Find the word "joints" in the listing; pull out each line holding it.

---- Data

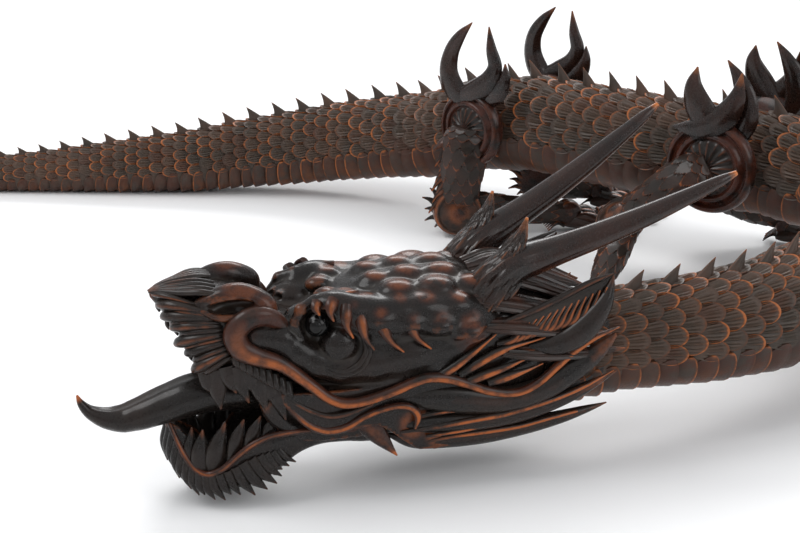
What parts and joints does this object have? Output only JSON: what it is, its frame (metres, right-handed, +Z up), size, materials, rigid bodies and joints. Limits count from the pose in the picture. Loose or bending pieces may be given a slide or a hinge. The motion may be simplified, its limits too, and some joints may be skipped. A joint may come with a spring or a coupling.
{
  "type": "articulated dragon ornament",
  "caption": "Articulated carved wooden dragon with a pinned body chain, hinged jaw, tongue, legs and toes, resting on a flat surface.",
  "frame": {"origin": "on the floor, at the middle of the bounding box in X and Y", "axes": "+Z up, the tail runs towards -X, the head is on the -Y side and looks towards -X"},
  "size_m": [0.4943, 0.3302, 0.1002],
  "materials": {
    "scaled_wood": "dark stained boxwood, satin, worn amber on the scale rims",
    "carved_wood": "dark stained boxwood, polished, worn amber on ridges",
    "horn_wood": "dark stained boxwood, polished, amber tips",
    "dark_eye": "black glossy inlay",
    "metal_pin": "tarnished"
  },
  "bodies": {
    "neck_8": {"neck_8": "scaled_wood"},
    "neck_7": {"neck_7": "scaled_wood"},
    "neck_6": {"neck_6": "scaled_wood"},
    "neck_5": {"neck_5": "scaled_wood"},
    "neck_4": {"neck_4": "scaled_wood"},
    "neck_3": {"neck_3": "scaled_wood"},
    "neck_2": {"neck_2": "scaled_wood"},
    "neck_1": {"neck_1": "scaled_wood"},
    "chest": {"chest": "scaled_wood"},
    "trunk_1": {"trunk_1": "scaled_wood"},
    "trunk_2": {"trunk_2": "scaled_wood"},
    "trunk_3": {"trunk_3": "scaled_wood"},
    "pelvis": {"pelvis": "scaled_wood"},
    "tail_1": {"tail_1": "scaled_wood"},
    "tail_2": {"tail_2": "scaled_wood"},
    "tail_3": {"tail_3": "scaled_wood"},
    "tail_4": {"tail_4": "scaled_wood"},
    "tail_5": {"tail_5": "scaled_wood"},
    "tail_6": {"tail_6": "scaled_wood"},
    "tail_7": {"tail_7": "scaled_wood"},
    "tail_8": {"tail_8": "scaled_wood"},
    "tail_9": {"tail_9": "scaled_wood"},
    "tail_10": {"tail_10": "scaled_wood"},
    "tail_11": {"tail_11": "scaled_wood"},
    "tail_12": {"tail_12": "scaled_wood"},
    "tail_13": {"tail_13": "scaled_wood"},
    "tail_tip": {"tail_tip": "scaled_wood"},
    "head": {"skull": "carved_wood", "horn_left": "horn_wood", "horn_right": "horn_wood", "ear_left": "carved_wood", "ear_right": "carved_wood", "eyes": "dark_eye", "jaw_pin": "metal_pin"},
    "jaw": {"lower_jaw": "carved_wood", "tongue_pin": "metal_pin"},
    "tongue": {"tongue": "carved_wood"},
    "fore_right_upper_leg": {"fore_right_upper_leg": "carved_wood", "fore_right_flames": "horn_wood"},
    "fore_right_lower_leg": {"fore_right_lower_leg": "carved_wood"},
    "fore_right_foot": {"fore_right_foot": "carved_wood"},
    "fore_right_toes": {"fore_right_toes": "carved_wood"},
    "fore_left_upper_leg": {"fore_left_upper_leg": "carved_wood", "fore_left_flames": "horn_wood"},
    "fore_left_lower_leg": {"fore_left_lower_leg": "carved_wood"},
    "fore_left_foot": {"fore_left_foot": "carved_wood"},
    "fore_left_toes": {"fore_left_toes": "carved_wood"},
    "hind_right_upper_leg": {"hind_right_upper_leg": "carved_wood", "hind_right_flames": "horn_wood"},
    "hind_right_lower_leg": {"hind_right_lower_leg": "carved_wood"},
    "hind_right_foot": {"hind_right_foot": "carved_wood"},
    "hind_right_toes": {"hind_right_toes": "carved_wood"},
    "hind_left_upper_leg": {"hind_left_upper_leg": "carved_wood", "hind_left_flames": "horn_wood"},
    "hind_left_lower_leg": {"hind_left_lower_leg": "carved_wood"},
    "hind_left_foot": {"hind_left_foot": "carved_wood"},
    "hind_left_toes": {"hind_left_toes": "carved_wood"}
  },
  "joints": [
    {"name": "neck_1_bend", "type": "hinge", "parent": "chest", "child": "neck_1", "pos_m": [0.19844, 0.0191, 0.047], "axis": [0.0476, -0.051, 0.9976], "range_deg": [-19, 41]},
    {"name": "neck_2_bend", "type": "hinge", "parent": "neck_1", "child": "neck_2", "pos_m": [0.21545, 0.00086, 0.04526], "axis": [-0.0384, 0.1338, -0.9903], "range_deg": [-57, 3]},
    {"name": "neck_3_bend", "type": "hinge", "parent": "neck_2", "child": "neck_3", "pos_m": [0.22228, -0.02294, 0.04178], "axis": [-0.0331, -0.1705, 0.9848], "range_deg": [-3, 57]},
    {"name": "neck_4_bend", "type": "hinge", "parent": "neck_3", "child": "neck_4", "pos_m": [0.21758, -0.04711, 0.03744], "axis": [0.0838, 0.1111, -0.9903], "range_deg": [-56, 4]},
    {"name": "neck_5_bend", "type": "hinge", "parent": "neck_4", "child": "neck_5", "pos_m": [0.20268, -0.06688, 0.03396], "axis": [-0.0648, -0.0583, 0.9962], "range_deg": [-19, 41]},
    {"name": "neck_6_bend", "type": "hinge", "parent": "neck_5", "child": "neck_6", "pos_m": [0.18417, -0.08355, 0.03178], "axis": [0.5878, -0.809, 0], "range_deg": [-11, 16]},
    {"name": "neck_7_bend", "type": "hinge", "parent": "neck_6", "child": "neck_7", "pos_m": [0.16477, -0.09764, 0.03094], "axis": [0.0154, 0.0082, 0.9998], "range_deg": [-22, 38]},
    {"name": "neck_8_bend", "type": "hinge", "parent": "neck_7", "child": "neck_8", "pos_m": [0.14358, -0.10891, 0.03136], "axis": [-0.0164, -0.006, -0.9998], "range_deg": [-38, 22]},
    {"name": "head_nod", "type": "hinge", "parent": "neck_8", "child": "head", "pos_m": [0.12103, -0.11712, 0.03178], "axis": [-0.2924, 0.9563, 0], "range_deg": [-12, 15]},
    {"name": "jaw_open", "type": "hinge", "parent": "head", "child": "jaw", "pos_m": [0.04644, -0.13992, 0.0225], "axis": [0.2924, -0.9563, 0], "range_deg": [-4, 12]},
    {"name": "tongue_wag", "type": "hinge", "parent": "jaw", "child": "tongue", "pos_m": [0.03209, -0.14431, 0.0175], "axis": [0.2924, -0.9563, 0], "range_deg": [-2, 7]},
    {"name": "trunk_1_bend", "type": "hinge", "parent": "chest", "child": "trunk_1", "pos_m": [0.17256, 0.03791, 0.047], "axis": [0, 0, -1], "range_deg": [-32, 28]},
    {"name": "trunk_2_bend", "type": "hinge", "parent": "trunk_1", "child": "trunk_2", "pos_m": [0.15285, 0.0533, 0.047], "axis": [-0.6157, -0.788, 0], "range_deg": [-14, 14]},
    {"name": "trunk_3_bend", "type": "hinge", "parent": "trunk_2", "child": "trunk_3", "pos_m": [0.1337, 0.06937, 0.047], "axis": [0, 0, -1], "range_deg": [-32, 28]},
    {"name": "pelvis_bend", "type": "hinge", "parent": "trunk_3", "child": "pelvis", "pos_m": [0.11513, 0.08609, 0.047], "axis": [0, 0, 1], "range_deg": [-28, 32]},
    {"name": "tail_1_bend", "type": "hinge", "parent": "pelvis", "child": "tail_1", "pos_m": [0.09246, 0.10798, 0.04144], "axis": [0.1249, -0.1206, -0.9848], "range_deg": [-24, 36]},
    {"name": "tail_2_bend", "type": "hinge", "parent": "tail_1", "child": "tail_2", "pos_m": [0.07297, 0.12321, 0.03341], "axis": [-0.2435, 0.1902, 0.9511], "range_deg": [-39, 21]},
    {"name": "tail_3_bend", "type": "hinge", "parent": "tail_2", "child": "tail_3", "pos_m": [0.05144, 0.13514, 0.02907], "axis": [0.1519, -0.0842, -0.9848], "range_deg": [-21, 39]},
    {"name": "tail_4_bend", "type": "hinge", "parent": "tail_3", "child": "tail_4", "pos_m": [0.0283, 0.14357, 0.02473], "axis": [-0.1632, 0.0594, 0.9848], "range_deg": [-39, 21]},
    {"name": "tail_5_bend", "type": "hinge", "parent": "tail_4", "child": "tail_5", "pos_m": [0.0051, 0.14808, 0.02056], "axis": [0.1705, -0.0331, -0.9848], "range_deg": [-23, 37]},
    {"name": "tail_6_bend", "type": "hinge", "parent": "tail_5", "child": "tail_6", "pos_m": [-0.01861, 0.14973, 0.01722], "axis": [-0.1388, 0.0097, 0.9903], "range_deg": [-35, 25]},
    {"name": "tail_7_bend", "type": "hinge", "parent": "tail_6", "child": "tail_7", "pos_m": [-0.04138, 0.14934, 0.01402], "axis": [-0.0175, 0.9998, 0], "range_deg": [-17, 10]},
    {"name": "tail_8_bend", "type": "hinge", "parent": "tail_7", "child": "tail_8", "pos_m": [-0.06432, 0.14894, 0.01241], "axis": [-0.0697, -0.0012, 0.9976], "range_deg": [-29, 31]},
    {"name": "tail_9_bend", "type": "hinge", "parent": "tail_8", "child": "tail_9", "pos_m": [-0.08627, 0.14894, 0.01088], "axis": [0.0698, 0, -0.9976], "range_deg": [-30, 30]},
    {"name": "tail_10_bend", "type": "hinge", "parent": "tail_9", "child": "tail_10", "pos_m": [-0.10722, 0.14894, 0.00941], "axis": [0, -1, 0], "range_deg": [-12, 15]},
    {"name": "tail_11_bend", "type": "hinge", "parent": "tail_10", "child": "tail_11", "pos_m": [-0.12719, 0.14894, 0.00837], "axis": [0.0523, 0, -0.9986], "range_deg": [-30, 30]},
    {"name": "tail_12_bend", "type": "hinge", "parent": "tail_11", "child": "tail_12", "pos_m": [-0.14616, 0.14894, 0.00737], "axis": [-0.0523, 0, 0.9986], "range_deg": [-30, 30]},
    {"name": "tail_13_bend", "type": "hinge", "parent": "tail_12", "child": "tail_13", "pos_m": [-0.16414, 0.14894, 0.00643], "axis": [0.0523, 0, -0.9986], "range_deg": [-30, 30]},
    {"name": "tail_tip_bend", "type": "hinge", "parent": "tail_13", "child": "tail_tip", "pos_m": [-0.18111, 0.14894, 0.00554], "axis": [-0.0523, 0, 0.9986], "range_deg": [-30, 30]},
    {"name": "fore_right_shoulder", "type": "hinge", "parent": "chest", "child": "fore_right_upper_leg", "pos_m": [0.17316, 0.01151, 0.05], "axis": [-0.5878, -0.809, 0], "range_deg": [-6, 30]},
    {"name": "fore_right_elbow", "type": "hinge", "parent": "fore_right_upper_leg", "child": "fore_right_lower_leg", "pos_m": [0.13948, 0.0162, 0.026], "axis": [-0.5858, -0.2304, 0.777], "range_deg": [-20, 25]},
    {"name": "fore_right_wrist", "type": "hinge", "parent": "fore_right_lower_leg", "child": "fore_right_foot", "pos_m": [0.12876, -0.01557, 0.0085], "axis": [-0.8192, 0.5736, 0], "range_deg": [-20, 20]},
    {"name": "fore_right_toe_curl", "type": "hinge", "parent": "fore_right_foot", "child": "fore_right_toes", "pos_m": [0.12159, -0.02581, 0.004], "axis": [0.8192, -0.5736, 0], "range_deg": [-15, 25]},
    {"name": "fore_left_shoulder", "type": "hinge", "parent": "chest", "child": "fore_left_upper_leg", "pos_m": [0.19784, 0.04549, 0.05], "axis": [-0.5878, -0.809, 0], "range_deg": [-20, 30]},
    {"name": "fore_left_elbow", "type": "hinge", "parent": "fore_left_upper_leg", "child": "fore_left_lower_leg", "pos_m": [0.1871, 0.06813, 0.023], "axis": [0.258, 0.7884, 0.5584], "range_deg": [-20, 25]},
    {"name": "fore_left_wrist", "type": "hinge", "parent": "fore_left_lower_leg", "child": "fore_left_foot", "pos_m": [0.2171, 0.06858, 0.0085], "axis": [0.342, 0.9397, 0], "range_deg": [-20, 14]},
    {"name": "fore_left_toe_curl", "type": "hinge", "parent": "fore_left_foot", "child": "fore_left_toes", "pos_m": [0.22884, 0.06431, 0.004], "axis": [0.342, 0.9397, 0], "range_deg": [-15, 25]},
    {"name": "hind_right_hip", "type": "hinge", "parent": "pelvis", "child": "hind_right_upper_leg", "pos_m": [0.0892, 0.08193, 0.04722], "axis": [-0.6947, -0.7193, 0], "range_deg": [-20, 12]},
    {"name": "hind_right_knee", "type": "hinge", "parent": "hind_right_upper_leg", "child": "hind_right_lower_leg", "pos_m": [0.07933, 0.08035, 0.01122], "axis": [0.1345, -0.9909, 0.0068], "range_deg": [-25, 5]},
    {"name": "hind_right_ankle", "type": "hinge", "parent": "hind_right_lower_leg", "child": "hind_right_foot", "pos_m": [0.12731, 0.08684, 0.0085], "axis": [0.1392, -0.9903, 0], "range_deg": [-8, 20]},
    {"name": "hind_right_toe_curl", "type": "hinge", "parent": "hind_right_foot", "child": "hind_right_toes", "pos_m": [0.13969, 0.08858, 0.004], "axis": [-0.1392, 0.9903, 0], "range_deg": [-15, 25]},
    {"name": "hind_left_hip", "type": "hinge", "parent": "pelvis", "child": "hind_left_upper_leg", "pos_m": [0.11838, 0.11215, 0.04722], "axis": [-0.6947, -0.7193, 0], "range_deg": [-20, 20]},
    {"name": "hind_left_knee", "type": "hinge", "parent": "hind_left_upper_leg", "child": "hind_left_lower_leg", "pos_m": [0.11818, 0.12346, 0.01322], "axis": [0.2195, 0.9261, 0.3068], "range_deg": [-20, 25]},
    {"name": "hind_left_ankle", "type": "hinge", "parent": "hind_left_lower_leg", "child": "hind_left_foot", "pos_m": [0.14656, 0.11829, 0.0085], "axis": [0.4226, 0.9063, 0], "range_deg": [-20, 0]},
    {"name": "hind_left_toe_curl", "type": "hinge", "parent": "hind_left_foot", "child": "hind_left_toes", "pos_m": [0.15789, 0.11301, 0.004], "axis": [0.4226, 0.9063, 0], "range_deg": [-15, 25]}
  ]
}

--------

--- Solution for this task ---
What parts and joints does this object have? Output only JSON: what it is, its frame (metres, right-handed, +Z up), size, materials, rigid bodies and joints. Limits count from the pose in the picture. Loose or bending pieces may be given a slide or a hinge. The motion may be simplified, its limits too, and some joints may be skipped. A joint may come with a spring or a coupling.
  "joints": [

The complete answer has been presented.